In the domain of Information and Communication Technologies for Development (ICT4D), actors have been juggling with the acronyms ICT4D and AI4D (AI for Development), indifferently, for the past five years or so.
Implicitly, the assumption is that, as long as a technology or tool may be used to support Development, it can be considered a part of the Information and Communication Technologies for Development (ICT4D) domain, regardless of the technical and design specificities of this technology/tool.

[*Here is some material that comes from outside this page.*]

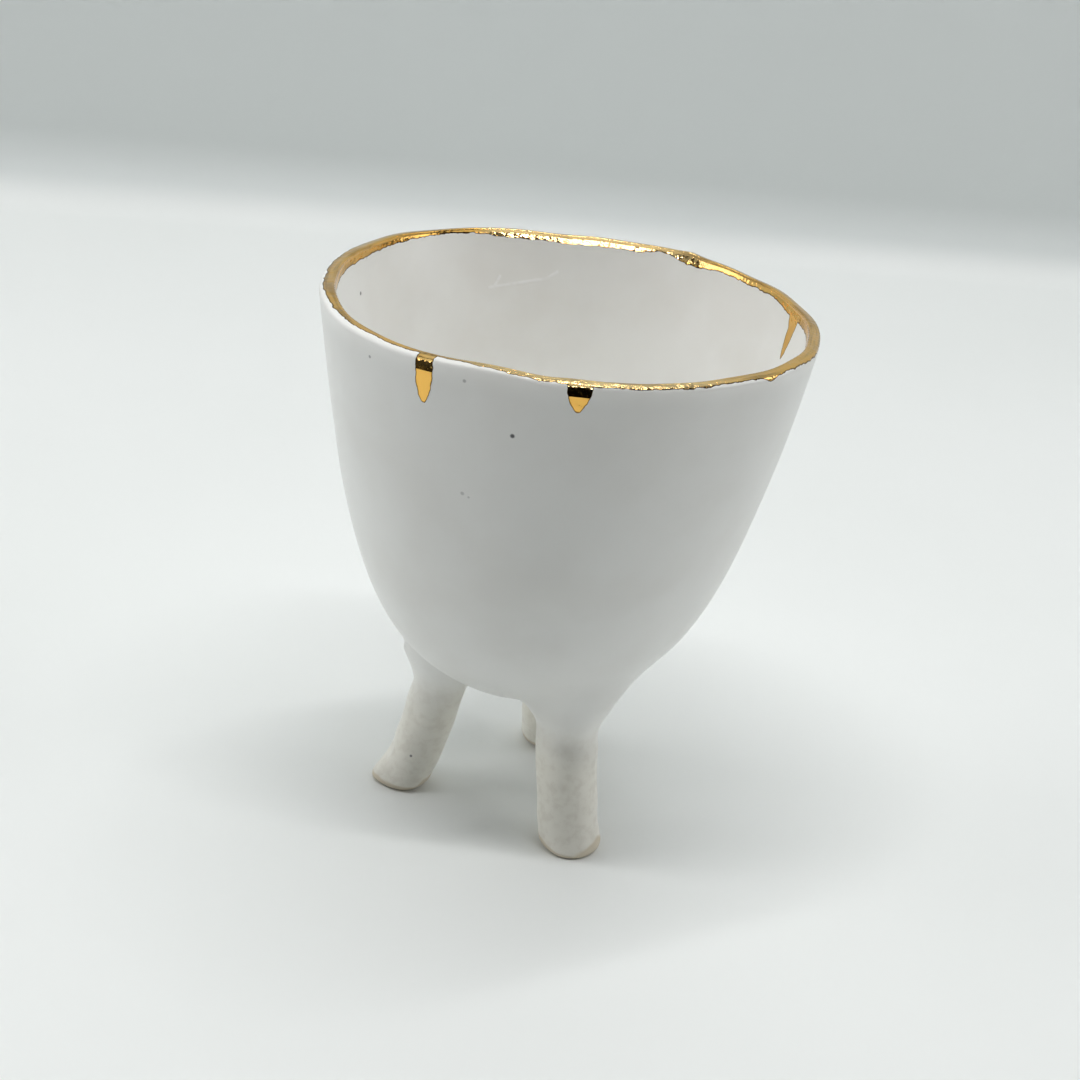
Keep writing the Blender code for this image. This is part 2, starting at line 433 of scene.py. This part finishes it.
lumps = {
    "size": 0.0065,      # from one lump on a leg to the next
    "height": 0.0005,
    "top": 0.0060,       # how far above the underside of the cup they fade out
    "spread": 1.8,       # times its radius, how far a thumb mark reaches
    "steepness": 1.6,
    # thumb marks: centre, radius and depth
    "dents": (
        ((0.0127, -0.0236, 0.0172), 0.0015, 0.0006),
        ((-0.0293, -0.0034, 0.0082), 0.0030, 0.0012),
        # the left foot spreads under its own weight
        ((-0.0306, -0.0040, 0.0018), 0.0032, -0.0014),
        ((-0.0255, -0.0085, 0.0190), 0.0035, 0.0004),
        ((0.0175, -0.0215, 0.0080), 0.0030, 0.0004),
        # clay left standing on the shoulder of the left leg
        ((-0.0298, -0.0040, 0.0345), 0.0055, -0.0012),
    ),
}


def shapeLegs(piece):
    # Coils rolled by hand are lumpy; the soles stay flat.
    for vertex in piece.data.vertices:
        place = vertex.co
        if place.z > legRoom + lumps["top"] or place.z > middleHeight(place.xy.length) - 0.001:
            continue
        fade = min(1.0, (legRoom + lumps["top"] - place.z) / lumps["top"])
        spot = place / lumps["size"]
        lump = Vector((noise.noise(spot), noise.noise(spot + Vector((7.3, 1.9, 4.1))), 0.0))
        move = lump * lumps["height"] * fade
        for centre, radius, depth in lumps["dents"]:
            near = (place - Vector(centre)).length / radius
            if near < lumps["spread"]:
                level = Vector((vertex.normal.x, vertex.normal.y, 0.0))
                move -= level * depth * math.exp(-near * near * lumps["steepness"])
        vertex.co = place + move


print("legs")
joinLegs(bowl)
shapeLegs(bowl)


# Gold lustre: a film of metal brushed on the lip, so it has no thickness here, only an edge.
# Three values are kept at every vertex: how far it is from the crest of the lip along the wall
# (more than 0 outside), how far inside the gold band's edge, and how coarse the brushing is there.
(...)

As the purposes, usages, and implications of the current AI wave become clearer, the link between AI4D and ICT4D is increasingly questioned and needs to be clarified. It is difficult to articulate a compelling research proposal in which an AI application/tool is used to primarily serve the purpose of Development without implicitly admitting (and contributing to) some unhealthy amalgamations and/or suspicious abstractions, such as:
- Confusion of technologies: AI is a specific category of automation technologies, and, as such, it is important not to confuse it with other categories. For example, robots delivering meals and refreshments in restaurants, smart home appliances (i.e. fridges, washing machines, vacuum cleaners) and Mapping/Navigation tools are widely admitted as AI Systems, but they actually are not;
- Mixing the application domain and the technology category, which means that using technology to serve/enhance the service in a social domain (e-government, e-health, e-learning, etc.) does not mean that this is AI4D;
- Stating/defending general human rights, social and societal values and principles in a particular project/system, and how technology could support these, does not mean that this is an AI4D project/system.

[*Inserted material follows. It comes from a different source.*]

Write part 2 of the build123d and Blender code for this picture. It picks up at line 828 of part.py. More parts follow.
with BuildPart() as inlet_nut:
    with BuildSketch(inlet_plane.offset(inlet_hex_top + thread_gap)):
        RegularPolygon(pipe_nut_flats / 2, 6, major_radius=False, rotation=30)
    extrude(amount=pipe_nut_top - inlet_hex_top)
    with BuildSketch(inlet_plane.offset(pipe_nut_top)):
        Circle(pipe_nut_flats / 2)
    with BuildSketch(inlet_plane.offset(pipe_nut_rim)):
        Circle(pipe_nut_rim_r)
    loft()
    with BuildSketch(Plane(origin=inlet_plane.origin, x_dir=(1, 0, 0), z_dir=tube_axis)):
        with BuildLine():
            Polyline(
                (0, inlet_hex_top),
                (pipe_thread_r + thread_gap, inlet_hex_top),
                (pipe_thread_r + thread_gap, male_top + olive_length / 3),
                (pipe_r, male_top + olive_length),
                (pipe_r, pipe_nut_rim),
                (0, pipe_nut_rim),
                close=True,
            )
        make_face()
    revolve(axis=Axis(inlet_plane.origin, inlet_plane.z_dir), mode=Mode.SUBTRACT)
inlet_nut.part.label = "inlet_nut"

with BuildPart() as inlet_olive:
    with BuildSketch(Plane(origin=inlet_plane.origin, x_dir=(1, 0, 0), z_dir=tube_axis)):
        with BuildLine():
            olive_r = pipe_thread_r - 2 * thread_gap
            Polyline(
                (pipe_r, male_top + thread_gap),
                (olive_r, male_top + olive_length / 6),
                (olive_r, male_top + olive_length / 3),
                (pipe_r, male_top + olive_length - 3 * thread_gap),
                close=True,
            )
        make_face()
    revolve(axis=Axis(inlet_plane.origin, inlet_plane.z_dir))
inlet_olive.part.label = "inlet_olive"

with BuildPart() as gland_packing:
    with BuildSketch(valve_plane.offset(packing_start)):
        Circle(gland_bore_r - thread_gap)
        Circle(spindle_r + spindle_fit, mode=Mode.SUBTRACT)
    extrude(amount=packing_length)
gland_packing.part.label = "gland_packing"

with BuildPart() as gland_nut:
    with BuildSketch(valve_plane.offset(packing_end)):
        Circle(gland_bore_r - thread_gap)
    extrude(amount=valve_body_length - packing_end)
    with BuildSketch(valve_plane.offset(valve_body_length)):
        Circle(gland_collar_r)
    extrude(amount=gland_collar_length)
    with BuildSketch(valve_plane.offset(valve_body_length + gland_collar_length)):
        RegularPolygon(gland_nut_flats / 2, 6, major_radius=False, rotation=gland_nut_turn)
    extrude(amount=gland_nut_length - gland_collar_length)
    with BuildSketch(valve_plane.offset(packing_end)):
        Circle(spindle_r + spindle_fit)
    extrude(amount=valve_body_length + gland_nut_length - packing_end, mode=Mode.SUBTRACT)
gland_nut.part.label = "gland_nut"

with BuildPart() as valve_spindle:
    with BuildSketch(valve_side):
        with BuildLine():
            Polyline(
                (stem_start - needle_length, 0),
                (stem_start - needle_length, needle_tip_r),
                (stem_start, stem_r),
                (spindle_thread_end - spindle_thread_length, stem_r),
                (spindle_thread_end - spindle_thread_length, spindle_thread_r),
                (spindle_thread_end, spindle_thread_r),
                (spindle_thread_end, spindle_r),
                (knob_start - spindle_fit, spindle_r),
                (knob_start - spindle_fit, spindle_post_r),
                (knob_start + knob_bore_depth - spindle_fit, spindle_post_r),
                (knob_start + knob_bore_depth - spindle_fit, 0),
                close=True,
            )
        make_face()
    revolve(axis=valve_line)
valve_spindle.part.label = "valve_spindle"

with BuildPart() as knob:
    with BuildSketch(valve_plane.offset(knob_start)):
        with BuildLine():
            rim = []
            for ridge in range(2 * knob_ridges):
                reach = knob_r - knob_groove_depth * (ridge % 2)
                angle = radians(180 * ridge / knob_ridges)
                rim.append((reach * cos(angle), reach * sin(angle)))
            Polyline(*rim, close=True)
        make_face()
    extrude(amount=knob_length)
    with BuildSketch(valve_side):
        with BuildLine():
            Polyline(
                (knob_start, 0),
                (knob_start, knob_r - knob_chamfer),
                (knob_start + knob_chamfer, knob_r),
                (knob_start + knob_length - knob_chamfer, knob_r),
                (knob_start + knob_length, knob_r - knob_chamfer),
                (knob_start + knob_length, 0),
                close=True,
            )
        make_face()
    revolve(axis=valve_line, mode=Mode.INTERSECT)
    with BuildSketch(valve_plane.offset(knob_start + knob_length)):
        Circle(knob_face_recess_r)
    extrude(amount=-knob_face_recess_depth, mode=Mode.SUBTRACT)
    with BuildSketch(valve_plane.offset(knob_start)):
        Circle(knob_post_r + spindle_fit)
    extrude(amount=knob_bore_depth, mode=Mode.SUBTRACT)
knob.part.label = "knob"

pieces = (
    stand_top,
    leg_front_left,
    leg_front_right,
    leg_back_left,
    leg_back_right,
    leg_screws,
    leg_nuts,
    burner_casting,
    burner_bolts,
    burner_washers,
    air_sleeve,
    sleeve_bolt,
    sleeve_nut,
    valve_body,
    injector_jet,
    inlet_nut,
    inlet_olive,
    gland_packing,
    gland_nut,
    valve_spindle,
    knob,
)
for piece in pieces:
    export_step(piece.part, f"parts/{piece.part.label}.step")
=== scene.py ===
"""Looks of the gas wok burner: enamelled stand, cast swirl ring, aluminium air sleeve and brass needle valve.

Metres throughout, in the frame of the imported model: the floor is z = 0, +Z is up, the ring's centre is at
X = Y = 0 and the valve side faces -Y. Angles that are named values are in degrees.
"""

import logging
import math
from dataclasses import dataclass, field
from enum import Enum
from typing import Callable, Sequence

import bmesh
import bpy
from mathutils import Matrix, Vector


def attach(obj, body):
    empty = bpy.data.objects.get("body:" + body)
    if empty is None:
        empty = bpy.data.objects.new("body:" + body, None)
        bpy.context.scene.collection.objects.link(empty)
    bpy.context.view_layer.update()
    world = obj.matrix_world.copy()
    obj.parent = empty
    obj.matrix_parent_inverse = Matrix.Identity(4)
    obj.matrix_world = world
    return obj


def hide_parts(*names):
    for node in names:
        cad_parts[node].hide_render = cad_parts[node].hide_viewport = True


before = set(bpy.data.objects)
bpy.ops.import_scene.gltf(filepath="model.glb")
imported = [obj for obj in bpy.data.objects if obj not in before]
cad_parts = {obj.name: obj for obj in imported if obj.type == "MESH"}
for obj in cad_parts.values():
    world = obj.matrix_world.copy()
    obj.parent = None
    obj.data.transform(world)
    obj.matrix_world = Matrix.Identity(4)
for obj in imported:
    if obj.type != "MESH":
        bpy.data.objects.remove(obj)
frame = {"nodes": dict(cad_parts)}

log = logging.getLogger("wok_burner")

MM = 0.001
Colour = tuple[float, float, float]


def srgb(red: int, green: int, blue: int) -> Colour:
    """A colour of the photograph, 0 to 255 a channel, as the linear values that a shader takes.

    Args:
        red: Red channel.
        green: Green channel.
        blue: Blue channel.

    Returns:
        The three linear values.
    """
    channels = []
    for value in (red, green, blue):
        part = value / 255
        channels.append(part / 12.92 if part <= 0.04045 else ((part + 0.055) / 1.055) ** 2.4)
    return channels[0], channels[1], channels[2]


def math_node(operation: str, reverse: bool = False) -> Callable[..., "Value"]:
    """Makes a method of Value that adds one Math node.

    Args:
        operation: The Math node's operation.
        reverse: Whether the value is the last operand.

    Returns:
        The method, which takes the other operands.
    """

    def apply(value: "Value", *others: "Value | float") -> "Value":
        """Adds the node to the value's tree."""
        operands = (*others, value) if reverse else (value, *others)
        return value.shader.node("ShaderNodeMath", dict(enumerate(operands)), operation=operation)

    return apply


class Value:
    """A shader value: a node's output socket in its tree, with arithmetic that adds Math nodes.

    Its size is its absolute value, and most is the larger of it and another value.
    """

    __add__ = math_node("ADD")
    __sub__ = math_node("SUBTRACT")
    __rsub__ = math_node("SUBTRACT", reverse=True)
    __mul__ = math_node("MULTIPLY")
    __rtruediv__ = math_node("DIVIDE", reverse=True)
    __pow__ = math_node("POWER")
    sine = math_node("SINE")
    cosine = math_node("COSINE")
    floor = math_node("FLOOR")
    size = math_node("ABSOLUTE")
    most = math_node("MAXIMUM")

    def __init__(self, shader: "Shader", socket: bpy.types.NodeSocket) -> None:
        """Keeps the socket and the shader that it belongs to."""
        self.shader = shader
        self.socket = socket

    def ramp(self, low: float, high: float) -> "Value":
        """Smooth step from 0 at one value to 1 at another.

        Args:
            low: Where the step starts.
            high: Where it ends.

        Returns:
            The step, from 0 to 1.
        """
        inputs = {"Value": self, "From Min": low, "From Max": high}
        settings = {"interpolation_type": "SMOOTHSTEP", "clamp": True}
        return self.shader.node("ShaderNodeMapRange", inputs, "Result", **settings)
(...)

Considering the current race that takes place in developing countries to elaborate digital transformation strategies using AI as a core, it seems timely and useful to realign important issues in their context, to clarify their meaning, to contrast them, and to determine how they fit in the Development context and comply with its constraints. It is not healthy to adopt a technology (AI or any other) just because it is new and/or because vendors pretend it can solve all our problems. It is essential to remember that, in the context of ICT4D, technology, including AI, should primarily promote/support Development and consolidate good governance principles.
Although AI4D advocators keep on referring to the ‘considerable benefits of AI technology for everyone’, a closer examination shows that, by design, AI does neither particularly take into account the specifics of the Development context nor does it fulfil the fundamentals of the ICT4D field.
Our main goal in this Seminar is to help academics and decision-makers step back and contemplate a bigger picture of AI within the context of Development.